▶ [STORED ROWS]:

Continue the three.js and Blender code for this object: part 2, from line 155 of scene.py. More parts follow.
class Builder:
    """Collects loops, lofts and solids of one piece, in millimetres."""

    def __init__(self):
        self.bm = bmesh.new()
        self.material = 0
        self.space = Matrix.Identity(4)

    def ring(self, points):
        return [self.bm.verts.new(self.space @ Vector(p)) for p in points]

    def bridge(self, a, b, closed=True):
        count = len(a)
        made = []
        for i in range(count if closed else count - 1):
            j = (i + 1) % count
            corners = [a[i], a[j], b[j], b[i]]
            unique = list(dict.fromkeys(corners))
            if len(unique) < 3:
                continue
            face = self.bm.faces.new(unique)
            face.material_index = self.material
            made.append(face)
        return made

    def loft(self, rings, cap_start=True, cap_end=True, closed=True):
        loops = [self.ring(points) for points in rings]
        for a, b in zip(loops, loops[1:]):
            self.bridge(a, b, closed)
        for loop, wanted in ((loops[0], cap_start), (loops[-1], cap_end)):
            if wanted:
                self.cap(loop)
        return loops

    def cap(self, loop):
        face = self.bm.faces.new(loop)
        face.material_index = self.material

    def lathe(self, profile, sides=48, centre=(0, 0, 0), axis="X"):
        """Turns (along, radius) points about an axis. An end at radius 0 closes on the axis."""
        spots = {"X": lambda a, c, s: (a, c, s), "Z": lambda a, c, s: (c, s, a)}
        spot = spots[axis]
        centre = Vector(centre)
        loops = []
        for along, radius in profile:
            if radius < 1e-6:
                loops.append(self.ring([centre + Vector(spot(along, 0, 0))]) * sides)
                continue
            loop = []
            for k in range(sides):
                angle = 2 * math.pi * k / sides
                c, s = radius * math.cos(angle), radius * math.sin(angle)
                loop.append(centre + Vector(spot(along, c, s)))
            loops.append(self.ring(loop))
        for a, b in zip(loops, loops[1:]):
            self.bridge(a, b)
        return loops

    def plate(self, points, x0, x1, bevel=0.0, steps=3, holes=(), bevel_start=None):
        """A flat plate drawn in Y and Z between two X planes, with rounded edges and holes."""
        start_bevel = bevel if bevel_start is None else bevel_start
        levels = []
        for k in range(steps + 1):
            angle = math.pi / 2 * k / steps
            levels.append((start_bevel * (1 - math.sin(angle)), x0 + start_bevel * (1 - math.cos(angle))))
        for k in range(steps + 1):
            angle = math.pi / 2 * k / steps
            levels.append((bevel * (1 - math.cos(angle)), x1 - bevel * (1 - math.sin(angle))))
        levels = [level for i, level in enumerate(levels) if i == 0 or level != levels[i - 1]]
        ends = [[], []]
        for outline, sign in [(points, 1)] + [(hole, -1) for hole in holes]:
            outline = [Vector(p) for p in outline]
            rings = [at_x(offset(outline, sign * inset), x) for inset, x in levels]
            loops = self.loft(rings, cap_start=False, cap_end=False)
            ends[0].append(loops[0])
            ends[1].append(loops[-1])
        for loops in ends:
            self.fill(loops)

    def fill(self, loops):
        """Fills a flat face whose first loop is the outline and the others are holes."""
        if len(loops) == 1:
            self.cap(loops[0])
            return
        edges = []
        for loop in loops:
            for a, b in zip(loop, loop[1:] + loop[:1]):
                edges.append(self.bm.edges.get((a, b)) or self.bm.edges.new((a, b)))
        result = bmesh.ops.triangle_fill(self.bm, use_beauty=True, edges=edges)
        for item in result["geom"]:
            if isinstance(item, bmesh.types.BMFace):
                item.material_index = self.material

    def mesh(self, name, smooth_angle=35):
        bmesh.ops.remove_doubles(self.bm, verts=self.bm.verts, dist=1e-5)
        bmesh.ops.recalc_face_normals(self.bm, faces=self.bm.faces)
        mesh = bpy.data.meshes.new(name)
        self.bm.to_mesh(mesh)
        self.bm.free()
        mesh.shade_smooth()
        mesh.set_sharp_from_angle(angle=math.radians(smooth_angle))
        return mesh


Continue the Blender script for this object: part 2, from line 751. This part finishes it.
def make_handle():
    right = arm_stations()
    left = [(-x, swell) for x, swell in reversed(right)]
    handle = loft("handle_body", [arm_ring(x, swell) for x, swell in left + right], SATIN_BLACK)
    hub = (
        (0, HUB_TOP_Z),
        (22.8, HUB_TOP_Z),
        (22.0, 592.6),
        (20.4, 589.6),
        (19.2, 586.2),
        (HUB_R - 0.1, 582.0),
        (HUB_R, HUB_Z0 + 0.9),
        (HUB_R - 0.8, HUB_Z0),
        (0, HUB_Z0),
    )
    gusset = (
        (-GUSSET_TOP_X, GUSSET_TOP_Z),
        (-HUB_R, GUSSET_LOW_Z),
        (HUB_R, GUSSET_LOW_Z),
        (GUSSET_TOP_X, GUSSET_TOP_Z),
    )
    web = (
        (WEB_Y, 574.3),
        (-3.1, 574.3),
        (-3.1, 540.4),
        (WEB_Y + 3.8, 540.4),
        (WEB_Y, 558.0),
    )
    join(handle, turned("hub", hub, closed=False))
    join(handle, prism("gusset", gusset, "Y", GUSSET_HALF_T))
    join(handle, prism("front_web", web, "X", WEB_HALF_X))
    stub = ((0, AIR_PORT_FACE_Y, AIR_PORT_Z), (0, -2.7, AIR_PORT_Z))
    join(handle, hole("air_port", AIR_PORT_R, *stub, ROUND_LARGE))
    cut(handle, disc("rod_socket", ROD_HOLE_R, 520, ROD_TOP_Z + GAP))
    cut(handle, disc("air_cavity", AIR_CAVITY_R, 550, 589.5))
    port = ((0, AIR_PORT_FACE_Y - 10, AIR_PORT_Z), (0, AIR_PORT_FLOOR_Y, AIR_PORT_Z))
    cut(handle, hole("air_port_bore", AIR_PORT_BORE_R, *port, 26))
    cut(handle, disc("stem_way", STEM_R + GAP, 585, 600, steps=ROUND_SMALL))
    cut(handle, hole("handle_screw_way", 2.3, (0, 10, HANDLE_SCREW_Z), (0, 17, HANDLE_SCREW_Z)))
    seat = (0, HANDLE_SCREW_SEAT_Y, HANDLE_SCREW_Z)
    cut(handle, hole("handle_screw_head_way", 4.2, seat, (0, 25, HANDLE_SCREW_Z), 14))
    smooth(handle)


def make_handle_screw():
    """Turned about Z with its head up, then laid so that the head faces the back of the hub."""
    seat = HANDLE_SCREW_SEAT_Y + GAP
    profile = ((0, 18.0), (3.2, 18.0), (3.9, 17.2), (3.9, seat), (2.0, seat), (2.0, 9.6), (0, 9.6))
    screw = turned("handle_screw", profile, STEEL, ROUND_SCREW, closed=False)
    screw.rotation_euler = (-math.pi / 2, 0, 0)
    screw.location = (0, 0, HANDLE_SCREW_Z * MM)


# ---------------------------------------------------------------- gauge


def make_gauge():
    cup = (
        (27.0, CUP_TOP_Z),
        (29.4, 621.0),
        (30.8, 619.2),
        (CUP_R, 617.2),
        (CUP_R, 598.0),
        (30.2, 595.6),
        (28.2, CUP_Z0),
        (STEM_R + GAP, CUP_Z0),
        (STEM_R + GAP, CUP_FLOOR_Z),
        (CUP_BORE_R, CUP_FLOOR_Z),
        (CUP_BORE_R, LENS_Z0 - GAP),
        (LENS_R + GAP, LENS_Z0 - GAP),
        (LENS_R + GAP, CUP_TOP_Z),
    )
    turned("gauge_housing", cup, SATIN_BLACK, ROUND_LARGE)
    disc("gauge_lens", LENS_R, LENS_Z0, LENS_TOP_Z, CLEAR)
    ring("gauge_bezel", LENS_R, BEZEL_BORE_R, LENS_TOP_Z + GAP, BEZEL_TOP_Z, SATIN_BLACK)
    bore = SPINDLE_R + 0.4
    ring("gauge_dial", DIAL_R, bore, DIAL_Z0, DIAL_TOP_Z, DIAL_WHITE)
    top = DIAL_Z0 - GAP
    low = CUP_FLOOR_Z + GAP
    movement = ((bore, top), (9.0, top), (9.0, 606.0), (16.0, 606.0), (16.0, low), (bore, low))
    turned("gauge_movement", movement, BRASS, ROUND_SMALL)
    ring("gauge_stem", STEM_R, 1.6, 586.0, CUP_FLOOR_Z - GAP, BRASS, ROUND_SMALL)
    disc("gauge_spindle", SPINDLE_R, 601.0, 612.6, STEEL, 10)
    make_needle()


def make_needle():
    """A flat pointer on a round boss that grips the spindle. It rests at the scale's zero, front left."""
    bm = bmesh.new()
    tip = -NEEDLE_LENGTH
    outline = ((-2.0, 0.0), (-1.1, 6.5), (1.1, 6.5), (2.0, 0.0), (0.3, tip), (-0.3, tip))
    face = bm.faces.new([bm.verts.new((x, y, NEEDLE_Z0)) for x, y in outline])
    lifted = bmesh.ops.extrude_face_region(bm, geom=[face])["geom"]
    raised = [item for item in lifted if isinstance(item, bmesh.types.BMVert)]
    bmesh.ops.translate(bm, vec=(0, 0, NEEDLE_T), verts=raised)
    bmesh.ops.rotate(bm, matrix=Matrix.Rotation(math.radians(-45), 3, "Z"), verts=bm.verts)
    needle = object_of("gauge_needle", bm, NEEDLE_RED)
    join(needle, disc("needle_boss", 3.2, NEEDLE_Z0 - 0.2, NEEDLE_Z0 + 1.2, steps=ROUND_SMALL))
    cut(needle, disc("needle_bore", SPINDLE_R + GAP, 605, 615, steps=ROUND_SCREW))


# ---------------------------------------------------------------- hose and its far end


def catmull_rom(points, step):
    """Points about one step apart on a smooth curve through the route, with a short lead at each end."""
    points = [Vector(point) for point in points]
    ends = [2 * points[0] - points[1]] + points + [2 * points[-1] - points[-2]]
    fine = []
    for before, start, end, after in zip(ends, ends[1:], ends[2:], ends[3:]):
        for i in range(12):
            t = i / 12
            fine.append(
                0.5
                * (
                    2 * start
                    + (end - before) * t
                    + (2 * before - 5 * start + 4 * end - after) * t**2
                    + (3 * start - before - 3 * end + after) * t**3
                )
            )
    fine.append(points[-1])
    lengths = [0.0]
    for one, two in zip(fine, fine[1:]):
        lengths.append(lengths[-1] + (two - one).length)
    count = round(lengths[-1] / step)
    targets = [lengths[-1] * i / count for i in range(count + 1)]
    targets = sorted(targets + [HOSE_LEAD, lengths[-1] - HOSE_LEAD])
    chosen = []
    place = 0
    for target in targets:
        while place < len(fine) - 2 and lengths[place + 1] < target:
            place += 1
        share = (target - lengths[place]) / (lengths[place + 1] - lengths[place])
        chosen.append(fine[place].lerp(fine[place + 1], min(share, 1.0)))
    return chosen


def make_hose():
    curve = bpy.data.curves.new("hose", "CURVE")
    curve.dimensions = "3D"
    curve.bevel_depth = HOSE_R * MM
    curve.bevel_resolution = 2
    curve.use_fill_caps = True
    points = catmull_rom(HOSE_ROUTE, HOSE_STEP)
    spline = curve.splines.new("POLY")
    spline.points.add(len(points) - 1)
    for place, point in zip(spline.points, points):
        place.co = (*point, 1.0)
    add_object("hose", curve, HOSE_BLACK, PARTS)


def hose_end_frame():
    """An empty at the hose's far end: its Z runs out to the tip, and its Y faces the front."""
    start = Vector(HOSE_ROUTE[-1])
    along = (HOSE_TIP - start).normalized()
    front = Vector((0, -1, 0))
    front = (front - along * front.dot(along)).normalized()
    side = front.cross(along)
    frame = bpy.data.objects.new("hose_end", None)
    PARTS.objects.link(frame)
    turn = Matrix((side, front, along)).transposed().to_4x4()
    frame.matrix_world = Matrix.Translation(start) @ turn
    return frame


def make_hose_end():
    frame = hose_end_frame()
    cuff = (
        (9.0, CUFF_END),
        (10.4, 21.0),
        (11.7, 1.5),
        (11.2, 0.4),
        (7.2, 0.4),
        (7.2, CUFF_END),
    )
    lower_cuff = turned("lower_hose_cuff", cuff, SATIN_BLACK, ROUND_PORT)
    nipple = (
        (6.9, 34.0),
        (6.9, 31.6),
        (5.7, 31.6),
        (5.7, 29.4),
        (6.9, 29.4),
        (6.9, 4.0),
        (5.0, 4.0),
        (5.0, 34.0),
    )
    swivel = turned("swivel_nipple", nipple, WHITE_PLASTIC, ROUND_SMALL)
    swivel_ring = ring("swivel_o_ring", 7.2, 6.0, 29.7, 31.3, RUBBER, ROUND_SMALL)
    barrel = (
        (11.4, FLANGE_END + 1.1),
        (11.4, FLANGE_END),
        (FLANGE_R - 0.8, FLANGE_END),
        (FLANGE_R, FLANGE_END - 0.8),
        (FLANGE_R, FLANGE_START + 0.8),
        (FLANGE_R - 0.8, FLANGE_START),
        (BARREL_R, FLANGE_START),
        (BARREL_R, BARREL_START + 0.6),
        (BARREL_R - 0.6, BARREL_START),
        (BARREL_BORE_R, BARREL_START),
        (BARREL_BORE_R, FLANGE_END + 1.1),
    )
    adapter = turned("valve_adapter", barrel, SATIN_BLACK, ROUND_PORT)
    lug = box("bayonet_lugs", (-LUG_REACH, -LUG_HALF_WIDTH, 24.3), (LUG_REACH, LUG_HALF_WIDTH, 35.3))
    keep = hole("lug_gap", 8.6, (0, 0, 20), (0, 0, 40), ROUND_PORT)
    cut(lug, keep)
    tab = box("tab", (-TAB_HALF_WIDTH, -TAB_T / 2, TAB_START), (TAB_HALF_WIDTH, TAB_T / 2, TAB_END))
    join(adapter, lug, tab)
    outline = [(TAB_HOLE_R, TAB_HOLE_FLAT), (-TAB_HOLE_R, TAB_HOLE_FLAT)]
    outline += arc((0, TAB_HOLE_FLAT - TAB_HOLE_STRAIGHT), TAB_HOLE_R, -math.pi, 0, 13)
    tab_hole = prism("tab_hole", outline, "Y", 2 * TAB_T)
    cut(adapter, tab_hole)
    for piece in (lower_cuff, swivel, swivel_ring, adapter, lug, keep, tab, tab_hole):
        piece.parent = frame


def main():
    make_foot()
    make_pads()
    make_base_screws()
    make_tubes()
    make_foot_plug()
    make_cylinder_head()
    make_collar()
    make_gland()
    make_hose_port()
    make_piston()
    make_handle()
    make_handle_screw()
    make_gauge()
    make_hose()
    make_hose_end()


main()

▶ [SET EXERCISE]:
Write out word for word only the lines from the start of the entries down to the line with "self.space = Matrix.Identity(4)", please, including both ends.

▶ [EXPECTED ANSWER]:
Continue the three.js and Blender code for this object: part 2, from line 155 of scene.py. More parts follow.
class Builder:
    """Collects loops, lofts and solids of one piece, in millimetres."""

    def __init__(self):
        self.bm = bmesh.new()
        self.material = 0
        self.space = Matrix.Identity(4)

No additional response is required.